Transcribe only the lines of the listing below from the one holding "slot_cutter = make_slot_cutter(cutters)" through the one holding "NEAR = 0.02 * MM", inclusive, without any change.

- - -

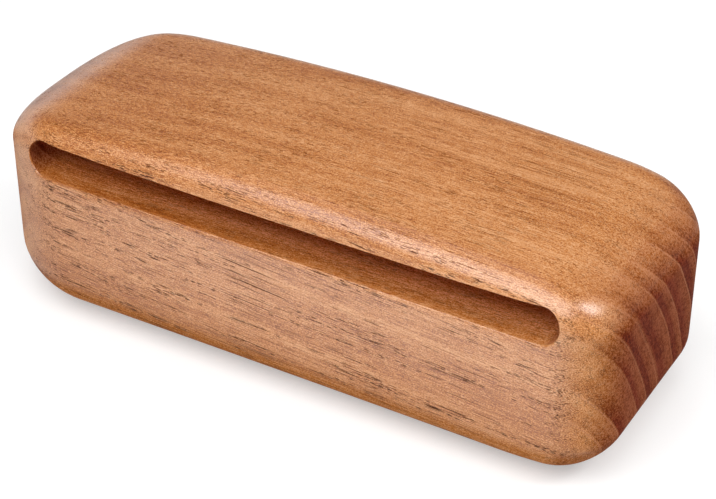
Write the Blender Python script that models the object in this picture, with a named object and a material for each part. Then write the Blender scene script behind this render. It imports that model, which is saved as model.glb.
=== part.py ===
"""Slotted wood block, a percussion idiophone shaped from one piece of hardwood.

Frame: metres, +Z up. The origin is the middle of the flat base. +X runs along
the grain to the right end, and the slot opens in the front, towards -Y.
"""
import math

import bmesh
import bpy
from mathutils import Matrix, Vector

MM = 0.001

# Blank
BLOCK_LENGTH = 225.0 * MM
BLOCK_WIDTH = 84.5 * MM
BLOCK_HEIGHT = 74.0 * MM

# Rounding of the blank: upright corners in plan, then the top and base edges
LEFT_CORNER_RADIUS = 36.5 * MM
RIGHT_CORNER_RADIUS = 19.5 * MM
TOP_EDGE_RADIUS = 9.5 * MM
BASE_EDGE_RADIUS = 19.0 * MM

# Crown of the striking face: how far it falls from its middle
CROWN_ALONG = 5.9 * MM
CROWN_ACROSS = 1.3 * MM

# Extra fall of the striking face close to each end
LEFT_END_FALL = 10.5 * MM
LEFT_END_REACH = 28.0 * MM
RIGHT_END_FALL = 7.2 * MM
RIGHT_END_REACH = 30.0 * MM

# Lift of the base close to both ends
BASE_LIFT = 4.8 * MM
BASE_LIFT_REACH = 34.0 * MM

# Slot, routed in from the front with a cutter as wide as the slot is high
SLOT_HEIGHT = 12.0 * MM
LIP_THICKNESS = 8.9 * MM
LEFT_WALL = 24.0 * MM
RIGHT_WALL = 15.0 * MM
BACK_WALL = 20.5 * MM
SLOT_TILT = math.radians(0.36)
MOUTH_EASE = 0.7 * MM

# Fineness of the facets
LEFT_CORNER_STEPS = 12
RIGHT_CORNER_STEPS = 9
TOP_EDGE_STEPS = 5
BASE_EDGE_STEPS = 7
SLOT_END_STEPS = 14
EASE_STEPS = 2
SLICE_ALONG = 7.5 * MM
SLICE_ACROSS = 12.0 * MM
MERGE = 0.02 * MM


def clear_scene():
    for obj in list(bpy.data.objects):
        bpy.data.objects.remove(obj, do_unlink=True)


def make_collection(name):
    collection = bpy.data.collections.new(name)
    bpy.context.scene.collection.children.link(collection)
    return collection


def wood_material():
    """Satin-lacquered mahogany."""
    material = bpy.data.materials.new("lacquered_mahogany")
    material.use_nodes = True
    shader = material.node_tree.nodes["Principled BSDF"]
    shader.inputs["Base Color"].default_value = (0.47, 0.21, 0.088, 1.0)
    shader.inputs["Roughness"].default_value = 0.42
    shader.inputs["Metallic"].default_value = 0.0
    material.diffuse_color = (0.47, 0.21, 0.088, 1.0)
    return material


def near_end(distance_in, reach):
    """0 up to the reach from an end, rising to 1 at the end itself."""
    return max(0.0, 1.0 - distance_in / reach) ** 2


def top_fall(x, y):
    """How far the striking face lies below its middle at a point in plan."""
    along = x / (BLOCK_LENGTH / 2)
    across = y / (BLOCK_WIDTH / 2)
    left = near_end(BLOCK_LENGTH / 2 + x, LEFT_END_REACH)
    right = near_end(BLOCK_LENGTH / 2 - x, RIGHT_END_REACH)
    return (CROWN_ALONG * along ** 2 + CROWN_ACROSS * across ** 2
            + LEFT_END_FALL * left + RIGHT_END_FALL * right)


def base_lift(x):
    """How far the base lies above the surface it stands on."""
    return BASE_LIFT * near_end(BLOCK_LENGTH / 2 - abs(x), BASE_LIFT_REACH)


def edges_where(bm, test):
    return [edge for edge in bm.edges if all(test(vert.co) for vert in edge.verts)]


def round_edges(bm, edges, radius, steps):
    bmesh.ops.bevel(bm, geom=edges, offset=radius, segments=steps, profile=0.5,
                    affect="EDGES", offset_type="OFFSET")


def slice_evenly(bm, axis, half_length, spacing):
    """Cut the whole skin across at even places, so that it can be crowned."""
    count = 2 * max(1, round(half_length / spacing))
    for step in range(1, count):
        place = Vector()
        place[axis] = half_length * (2 * step / count - 1)
        normal = Vector()
        normal[axis] = 1.0
        geometry = bm.verts[:] + bm.edges[:] + bm.faces[:]
        bmesh.ops.bisect_plane(bm, geom=geometry, plane_co=place, plane_no=normal, dist=MERGE)


def make_blank(collection):
    """The sawn blank with its corners rounded and its top and ends sanded to shape."""
    half_length = BLOCK_LENGTH / 2
    half_width = BLOCK_WIDTH / 2
    bm = bmesh.new()
    size = Matrix.Diagonal((BLOCK_LENGTH, BLOCK_WIDTH, BLOCK_HEIGHT, 1.0))
    seat = Matrix.Translation((0.0, 0.0, BLOCK_HEIGHT / 2))
    bmesh.ops.create_cube(bm, size=1.0, matrix=seat @ size)

    left = edges_where(bm, lambda co: co.x < 0)
    uprights = [edge for edge in left if abs(edge.verts[0].co.z - edge.verts[1].co.z) > MERGE]
    round_edges(bm, uprights, min(LEFT_CORNER_RADIUS, 0.98 * half_width), LEFT_CORNER_STEPS)
    right = edges_where(bm, lambda co: co.x > half_length - MERGE)
    uprights = [edge for edge in right if abs(edge.verts[0].co.z - edge.verts[1].co.z) > MERGE]
    round_edges(bm, uprights, min(RIGHT_CORNER_RADIUS, 0.98 * half_width), RIGHT_CORNER_STEPS)

    tightest = 0.98 * min(LEFT_CORNER_RADIUS, RIGHT_CORNER_RADIUS)
    rim = edges_where(bm, lambda co: co.z > BLOCK_HEIGHT - MERGE)
    round_edges(bm, rim, min(TOP_EDGE_RADIUS, tightest), TOP_EDGE_STEPS)
    foot = edges_where(bm, lambda co: co.z < MERGE)
    round_edges(bm, foot, min(BASE_EDGE_RADIUS, tightest), BASE_EDGE_STEPS)

    slice_evenly(bm, 0, half_length, SLICE_ALONG)
    slice_evenly(bm, 1, half_width, SLICE_ACROSS)
    bmesh.ops.remove_doubles(bm, verts=bm.verts, dist=MERGE)
    for vert in bm.verts:
        share = vert.co.z / BLOCK_HEIGHT
        fall = top_fall(vert.co.x, vert.co.y)
        lift = base_lift(vert.co.x)
        vert.co.z += (1.0 - share) * lift - share * fall

    mesh = bpy.data.meshes.new("slotted_block")
    bm.to_mesh(mesh)
    bm.free()
    block = bpy.data.objects.new("slotted_block", mesh)
    collection.objects.link(block)
    return block


def make_slot_cutter(collection):
    """The space that the router clears: a slot with half-round ends and a flat back."""
    past_front = SLOT_HEIGHT
    depth = BLOCK_WIDTH - BACK_WALL
    length = BLOCK_LENGTH - LEFT_WALL - RIGHT_WALL
    bm = bmesh.new()
    size = Matrix.Diagonal((length, depth + past_front, SLOT_HEIGHT, 1.0))
    bmesh.ops.create_cube(bm, size=1.0, matrix=size)
    ends = edges_where(bm, lambda co: True)
    ends = [edge for edge in ends if abs(edge.verts[0].co.y - edge.verts[1].co.y) > MERGE]
    round_edges(bm, ends, SLOT_HEIGHT / 2 - MERGE, SLOT_END_STEPS // 2)
    mesh = bpy.data.meshes.new("slot_cutter")
    bm.to_mesh(mesh)
    bm.free()
    cutter = bpy.data.objects.new("slot_cutter", mesh)
    middle_x = (LEFT_WALL - RIGHT_WALL) / 2
    middle_y = -BLOCK_WIDTH / 2 + (depth - past_front) / 2
    middle_z = BLOCK_HEIGHT - LIP_THICKNESS - SLOT_HEIGHT / 2
    cutter.location = (middle_x, middle_y, middle_z)
    cutter.rotation_euler = (0.0, SLOT_TILT, 0.0)
    cutter.hide_render = True
    cutter.display_type = "WIRE"
    collection.objects.link(cutter)
    return cutter


def cut_slot(block, cutter):
    cut = block.modifiers.new("slot", "BOOLEAN")
    cut.operation = "DIFFERENCE"
    cut.solver = "EXACT"
    cut.object = cutter
    bpy.context.view_layer.update()
    graph = bpy.context.evaluated_depsgraph_get()
    cut_mesh = bpy.data.meshes.new_from_object(block.evaluated_get(graph))
    block.modifiers.clear()
    blank_mesh = block.data
    block.data = cut_mesh
    bpy.data.meshes.remove(blank_mesh)
    cut_mesh.name = "slotted_block"


def ease_mouth(block):
    """Sand the sharp edge where the slot meets the front face."""
    bm = bmesh.new()
    bm.from_mesh(block.data)
    sharp = [edge for edge in bm.edges
             if edge.is_manifold and edge.calc_face_angle_signed() > math.radians(45)]
    round_edges(bm, sharp, MOUTH_EASE, EASE_STEPS)
    bmesh.ops.remove_doubles(bm, verts=bm.verts, dist=MERGE)
    bm.to_mesh(block.data)
    bm.free()


def finish(block):
    block.data.materials.append(wood_material())
    block.data.shade_smooth()
    block.data.set_sharp_from_angle(angle=math.radians(35))


clear_scene()
parts = make_collection("wood_block")
cutters = make_collection("cutters")
slotted_block = make_blank(parts)
slot_cutter = make_slot_cutter(cutters)
cut_slot(slotted_block, slot_cutter)
ease_mouth(slotted_block)
finish(slotted_block)
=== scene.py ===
import math

import bpy
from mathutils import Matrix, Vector


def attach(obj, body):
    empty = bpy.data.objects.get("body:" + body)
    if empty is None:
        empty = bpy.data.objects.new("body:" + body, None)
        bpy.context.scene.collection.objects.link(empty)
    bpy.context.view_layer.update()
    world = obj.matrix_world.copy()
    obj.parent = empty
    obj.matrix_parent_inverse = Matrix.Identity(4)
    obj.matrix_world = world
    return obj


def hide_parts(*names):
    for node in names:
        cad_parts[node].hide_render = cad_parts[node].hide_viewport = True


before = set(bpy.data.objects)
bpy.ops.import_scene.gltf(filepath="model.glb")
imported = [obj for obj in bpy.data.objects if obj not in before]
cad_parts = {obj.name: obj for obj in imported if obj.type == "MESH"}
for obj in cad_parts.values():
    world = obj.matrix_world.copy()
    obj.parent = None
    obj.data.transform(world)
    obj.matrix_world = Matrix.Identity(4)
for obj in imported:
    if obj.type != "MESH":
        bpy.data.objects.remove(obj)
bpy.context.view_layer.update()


# The block is one piece of mahogany. It is sawn square, its upright corners and
# long edges are rounded over, and the striking face is then sanded to a crown
# that falls away towards both ends. The base stays flat in the middle.
MM = 0.001
LENGTH = 225.0 * MM
WIDTH = 84.5 * MM
HEIGHT = 74.0 * MM
LEFT_CORNER = 36.5 * MM
RIGHT_CORNER = 19.5 * MM
TOP_EDGE = 9.5 * MM
BASE_EDGE = 19.0 * MM
NEAR = 0.02 * MM


def pick_edges(obj, test):
    """Enter edit mode with only those edges selected whose two ends pass the test."""
    bpy.ops.object.select_all(action="DESELECT")
    obj.select_set(True)
    bpy.context.view_layer.objects.active = obj
    bpy.ops.object.mode_set(mode="EDIT")
    bpy.ops.mesh.select_mode(type="EDGE")
    bpy.ops.mesh.select_all(action="DESELECT")
    bpy.ops.object.mode_set(mode="OBJECT")
    verts = obj.data.vertices
    for edge in obj.data.edges:
        first, second = edge.vertices
        edge.select = test(verts[first].co, verts[second].co)
    bpy.ops.object.mode_set(mode="EDIT")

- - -

=== FINAL ANSWER ===
slot_cutter = make_slot_cutter(cutters)
cut_slot(slotted_block, slot_cutter)
ease_mouth(slotted_block)
finish(slotted_block)
=== scene.py ===
import math

import bpy
from mathutils import Matrix, Vector


def attach(obj, body):
    empty = bpy.data.objects.get("body:" + body)
    if empty is None:
        empty = bpy.data.objects.new("body:" + body, None)
        bpy.context.scene.collection.objects.link(empty)
    bpy.context.view_layer.update()
    world = obj.matrix_world.copy()
    obj.parent = empty
    obj.matrix_parent_inverse = Matrix.Identity(4)
    obj.matrix_world = world
    return obj


def hide_parts(*names):
    for node in names:
        cad_parts[node].hide_render = cad_parts[node].hide_viewport = True


before = set(bpy.data.objects)
bpy.ops.import_scene.gltf(filepath="model.glb")
imported = [obj for obj in bpy.data.objects if obj not in before]
cad_parts = {obj.name: obj for obj in imported if obj.type == "MESH"}
for obj in cad_parts.values():
    world = obj.matrix_world.copy()
    obj.parent = None
    obj.data.transform(world)
    obj.matrix_world = Matrix.Identity(4)
for obj in imported:
    if obj.type != "MESH":
        bpy.data.objects.remove(obj)
bpy.context.view_layer.update()


# The block is one piece of mahogany. It is sawn square, its upright corners and
# long edges are rounded over, and the striking face is then sanded to a crown
# that falls away towards both ends. The base stays flat in the middle.
MM = 0.001
LENGTH = 225.0 * MM
WIDTH = 84.5 * MM
HEIGHT = 74.0 * MM
LEFT_CORNER = 36.5 * MM
RIGHT_CORNER = 19.5 * MM
TOP_EDGE = 9.5 * MM
BASE_EDGE = 19.0 * MM
NEAR = 0.02 * MM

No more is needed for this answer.